Everyone is Still Refinancing; FHA Refis at 3 Year High
Mortgage applications activity recovered strongly during the week ended December 6 after the usual Thanksgiving week lull. The Mortgage Bankers Association (MBA) said its Market Composite Index, which measures the volume of mortgage applications, increased 3.8 percent on a seasonally adjusted basis from the week ended November 29 and was 47 percent higher on an unadjusted basis. The earlier week's data had been adjusted to account for the holiday.
Refinancing continues to drive the market. The share of those applications made up 62.5 percent of the total submitted during the week, up from 59.0 percent the prior week. The Refinance Index rose 9 percent week-over-week and was 146 percent higher than the same week in 2018.
The seasonally adjusted Purchase Index decreased 0.4 percent from one week earlier but was 35 percent higher on an unadjusted basis. It was 5 percent higher than the same week one year ago.
Refi Index vs 30yr Fixed
Purchase Index vs 30yr Fixed
"Low mortgage rates continue to be the trend as 2019 comes to an end, and mortgage applications responded accordingly last week, rising 3.8 percent. The 30-year fixed mortgage rate remained under 4 percent for the fourth straight week, and rates for FHA loans declined close to their lowest level of the year," Joel Kan, MBA's Associate Vice President of Economic and Industry Forecasting. "The decrease in FHA rates led to a 27 percent jump in refinance applications for those loans, and their share of refinance activity - at 14 percent - was the highest since 2016. Purchase applications were down slightly, but were 5 percent higher than a year ago, which is in line with the gradual growth in the purchase market seen throughout this year."
Added Kan, "The November jobs data showed increased payroll gains and low unemployment, which means conditions remain favorable for steady purchase growth in the coming months."
The FHA share of total applications increased to 13.9 percent from 12.0 percent the prior week and the VA share dipped to 12.4 percent from 12.7 percent. The USDA loan share was unchanged at 0.5 percent. The average loan size for all loans was $314,100 and for purchase loans was $325,200.

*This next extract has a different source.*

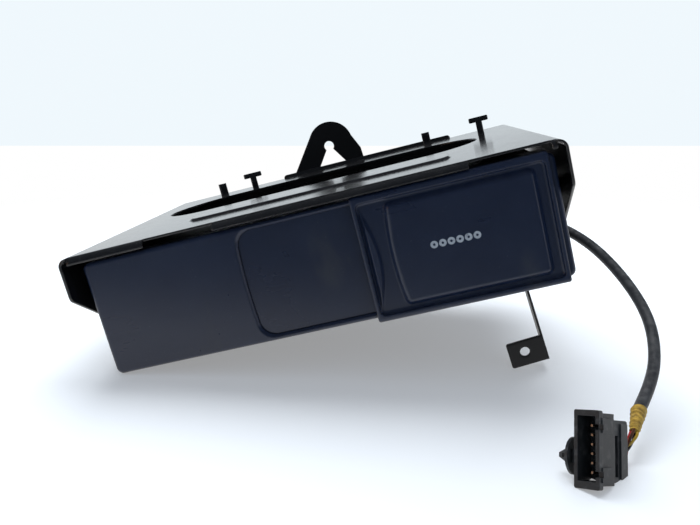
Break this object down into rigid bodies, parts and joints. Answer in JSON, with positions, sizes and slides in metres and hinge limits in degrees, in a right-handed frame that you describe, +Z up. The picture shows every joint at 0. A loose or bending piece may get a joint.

Loan rates, while mixed, were mostly lower. The average contract interest rate for 30-year fixed-rate mortgages (FRM) with loan balances at or below the conforming limit of $484,350 increased an average of 1 basis point to 3.98 percent. Points were 0.33 compared to 0.32 and the effective rate moved higher.
The average contract interest rate for jumbo 30-year FRM, loans with balances that exceeded the conforming limit, had an average rate of 3.90 percent with 0.27 point. The prior week the rate was 3.91 percent with 0.26 point. The effective rate also declined.
There were 4-basis point declines in both the interest rate for FHA-backed 30-year FRM and the associated points to an average of 3.79 percent with 0.27 point. The effective rate was also lower.
The rate for 15-year FRM was flat at 3.37 percent. Although points increased to 0.30 from 0.28 the effective rate was also unchanged.
The average contract interest rate for 5/1 adjustable rate mortgages (ARMs) increased to 3.52 percent from 3.28 percent. Points declined to 0.24 from 0.27 but the effective rate moved higher. ARM applications made up 5.0 percent of the total after two weeks with a 4.8 percent share.
MBA's Weekly Mortgage Applications Survey been conducted since 1990 and covers over 75 percent of all U.S. retail residential applications Respondents include mortgage bankers, commercial banks and thrifts. Base period and value for all indexes is March 16, 1990=100 and interest rate information is based on loans with an 80 percent loan-to-value ratio and points that include the origination fee.